**SET EXERCISE**
Copy each line that contains the string "picture".

'''

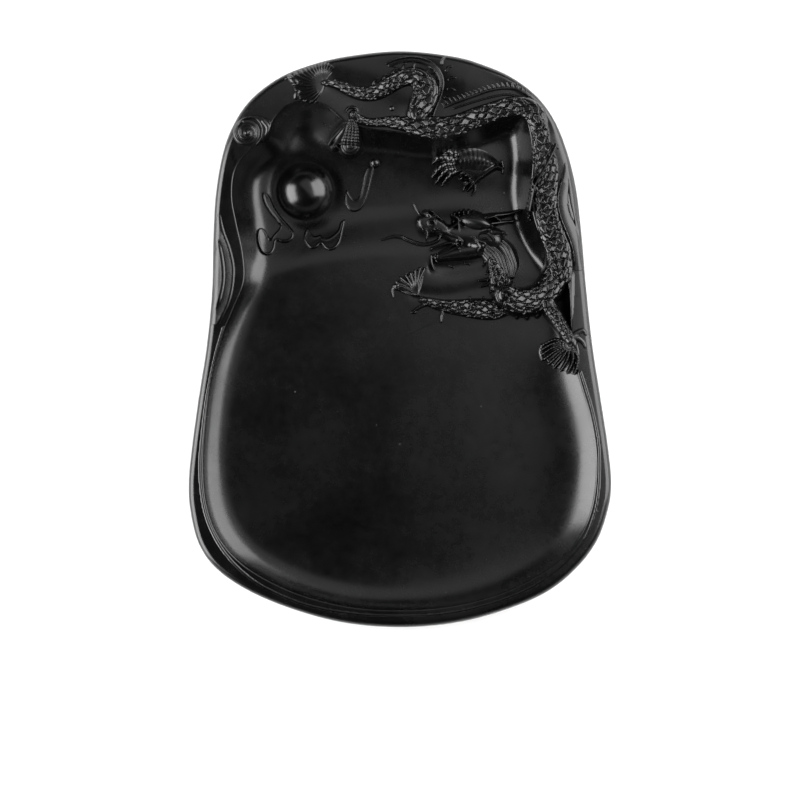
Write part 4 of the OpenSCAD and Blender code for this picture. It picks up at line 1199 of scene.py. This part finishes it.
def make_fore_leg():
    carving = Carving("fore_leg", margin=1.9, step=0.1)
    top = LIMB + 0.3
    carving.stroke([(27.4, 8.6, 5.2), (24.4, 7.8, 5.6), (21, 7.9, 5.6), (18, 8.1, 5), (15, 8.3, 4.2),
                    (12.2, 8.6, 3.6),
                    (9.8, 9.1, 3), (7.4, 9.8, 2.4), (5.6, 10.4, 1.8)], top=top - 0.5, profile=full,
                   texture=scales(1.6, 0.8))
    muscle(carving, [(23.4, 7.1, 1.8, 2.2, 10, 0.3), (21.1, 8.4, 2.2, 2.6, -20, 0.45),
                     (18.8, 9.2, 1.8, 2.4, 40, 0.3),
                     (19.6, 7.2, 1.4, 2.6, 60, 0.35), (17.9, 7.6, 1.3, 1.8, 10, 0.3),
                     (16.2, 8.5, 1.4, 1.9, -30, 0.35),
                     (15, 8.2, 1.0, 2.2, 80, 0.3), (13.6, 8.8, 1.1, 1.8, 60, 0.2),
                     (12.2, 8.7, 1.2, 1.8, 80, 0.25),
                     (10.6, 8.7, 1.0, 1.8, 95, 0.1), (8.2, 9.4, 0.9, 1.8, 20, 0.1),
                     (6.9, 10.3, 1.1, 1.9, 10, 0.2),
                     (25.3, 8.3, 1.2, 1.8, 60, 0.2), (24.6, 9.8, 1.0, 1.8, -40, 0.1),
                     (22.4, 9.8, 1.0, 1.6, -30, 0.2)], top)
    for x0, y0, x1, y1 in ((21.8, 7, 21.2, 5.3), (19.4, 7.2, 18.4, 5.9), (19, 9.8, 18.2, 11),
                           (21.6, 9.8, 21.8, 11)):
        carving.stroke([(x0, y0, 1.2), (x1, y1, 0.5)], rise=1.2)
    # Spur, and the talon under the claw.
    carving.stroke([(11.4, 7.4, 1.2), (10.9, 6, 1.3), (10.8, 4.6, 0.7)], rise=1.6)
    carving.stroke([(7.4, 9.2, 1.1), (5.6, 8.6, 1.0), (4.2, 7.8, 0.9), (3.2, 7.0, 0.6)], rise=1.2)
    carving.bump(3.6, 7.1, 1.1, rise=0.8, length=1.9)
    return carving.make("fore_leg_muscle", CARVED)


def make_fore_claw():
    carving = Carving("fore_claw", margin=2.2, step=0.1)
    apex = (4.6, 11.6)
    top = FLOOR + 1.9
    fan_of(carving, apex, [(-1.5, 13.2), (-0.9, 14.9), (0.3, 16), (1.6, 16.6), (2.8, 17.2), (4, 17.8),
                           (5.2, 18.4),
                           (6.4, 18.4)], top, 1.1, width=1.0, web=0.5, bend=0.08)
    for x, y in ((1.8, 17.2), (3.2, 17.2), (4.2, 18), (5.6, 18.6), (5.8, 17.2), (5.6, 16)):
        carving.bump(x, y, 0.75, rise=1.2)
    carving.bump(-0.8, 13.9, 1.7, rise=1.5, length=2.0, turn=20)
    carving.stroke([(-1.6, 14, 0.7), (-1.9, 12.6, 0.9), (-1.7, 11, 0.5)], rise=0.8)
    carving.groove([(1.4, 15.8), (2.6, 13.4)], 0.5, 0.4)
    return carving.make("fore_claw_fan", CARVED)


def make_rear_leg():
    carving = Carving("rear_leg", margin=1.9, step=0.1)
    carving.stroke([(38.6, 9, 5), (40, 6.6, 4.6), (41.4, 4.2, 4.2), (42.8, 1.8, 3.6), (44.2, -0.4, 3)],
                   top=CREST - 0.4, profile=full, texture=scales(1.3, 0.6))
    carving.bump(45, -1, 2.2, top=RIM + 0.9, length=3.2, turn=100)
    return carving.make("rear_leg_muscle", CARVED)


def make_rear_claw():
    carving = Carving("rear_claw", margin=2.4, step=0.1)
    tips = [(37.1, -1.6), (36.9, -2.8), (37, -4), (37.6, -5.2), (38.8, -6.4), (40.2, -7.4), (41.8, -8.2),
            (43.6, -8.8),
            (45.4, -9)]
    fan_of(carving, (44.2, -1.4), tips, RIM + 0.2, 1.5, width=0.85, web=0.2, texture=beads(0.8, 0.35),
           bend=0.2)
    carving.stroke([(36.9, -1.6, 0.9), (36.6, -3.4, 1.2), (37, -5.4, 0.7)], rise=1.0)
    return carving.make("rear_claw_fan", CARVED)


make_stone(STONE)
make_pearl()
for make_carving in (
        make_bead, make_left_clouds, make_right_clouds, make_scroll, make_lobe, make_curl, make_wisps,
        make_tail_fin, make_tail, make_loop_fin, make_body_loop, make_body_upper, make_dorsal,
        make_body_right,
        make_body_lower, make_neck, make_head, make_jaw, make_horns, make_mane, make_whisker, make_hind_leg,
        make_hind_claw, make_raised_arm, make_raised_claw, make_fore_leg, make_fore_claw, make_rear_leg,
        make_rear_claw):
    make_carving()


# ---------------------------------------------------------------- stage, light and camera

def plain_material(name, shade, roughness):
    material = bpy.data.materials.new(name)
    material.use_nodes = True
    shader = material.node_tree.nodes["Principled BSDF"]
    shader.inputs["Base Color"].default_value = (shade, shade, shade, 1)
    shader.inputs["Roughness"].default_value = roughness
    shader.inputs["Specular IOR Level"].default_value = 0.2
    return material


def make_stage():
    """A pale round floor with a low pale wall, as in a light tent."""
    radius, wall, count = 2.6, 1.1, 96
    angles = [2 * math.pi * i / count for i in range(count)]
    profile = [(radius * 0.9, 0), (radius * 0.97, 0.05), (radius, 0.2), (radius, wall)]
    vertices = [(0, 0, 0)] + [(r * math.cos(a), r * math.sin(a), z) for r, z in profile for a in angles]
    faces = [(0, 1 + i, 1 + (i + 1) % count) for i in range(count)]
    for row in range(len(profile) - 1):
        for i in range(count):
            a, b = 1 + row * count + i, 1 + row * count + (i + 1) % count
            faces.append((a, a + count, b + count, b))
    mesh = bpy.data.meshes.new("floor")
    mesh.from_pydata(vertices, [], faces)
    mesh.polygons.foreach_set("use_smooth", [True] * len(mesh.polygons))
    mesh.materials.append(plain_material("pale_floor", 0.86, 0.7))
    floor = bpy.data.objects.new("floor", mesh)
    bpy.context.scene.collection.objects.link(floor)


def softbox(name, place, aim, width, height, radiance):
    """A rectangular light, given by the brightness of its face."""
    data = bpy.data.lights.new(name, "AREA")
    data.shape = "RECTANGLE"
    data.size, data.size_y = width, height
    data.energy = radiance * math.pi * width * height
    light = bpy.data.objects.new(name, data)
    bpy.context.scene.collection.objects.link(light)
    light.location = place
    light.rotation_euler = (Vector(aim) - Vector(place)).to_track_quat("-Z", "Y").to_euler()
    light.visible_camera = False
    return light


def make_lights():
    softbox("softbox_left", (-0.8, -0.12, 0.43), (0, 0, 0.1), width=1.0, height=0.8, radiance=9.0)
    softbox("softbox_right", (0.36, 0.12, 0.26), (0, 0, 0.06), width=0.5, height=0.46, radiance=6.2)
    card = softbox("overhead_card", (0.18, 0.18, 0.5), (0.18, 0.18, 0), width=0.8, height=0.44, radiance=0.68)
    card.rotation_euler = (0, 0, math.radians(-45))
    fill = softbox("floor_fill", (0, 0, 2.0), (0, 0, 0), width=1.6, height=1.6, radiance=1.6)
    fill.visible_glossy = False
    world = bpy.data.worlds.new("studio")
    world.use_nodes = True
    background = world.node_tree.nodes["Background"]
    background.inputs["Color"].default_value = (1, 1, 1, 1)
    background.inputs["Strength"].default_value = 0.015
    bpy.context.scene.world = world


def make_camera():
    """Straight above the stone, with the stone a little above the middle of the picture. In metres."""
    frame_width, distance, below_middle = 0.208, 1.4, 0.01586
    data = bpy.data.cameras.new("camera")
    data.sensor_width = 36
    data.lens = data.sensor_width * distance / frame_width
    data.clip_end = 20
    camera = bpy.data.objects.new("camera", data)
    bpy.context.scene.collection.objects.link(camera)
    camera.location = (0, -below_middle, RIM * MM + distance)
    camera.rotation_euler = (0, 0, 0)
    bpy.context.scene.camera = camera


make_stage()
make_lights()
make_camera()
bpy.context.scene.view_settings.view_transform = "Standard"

'''

**RESULT**
Write part 4 of the OpenSCAD and Blender code for this picture. It picks up at line 1199 of scene.py. This part finishes it.
    """Straight above the stone, with the stone a little above the middle of the picture. In metres."""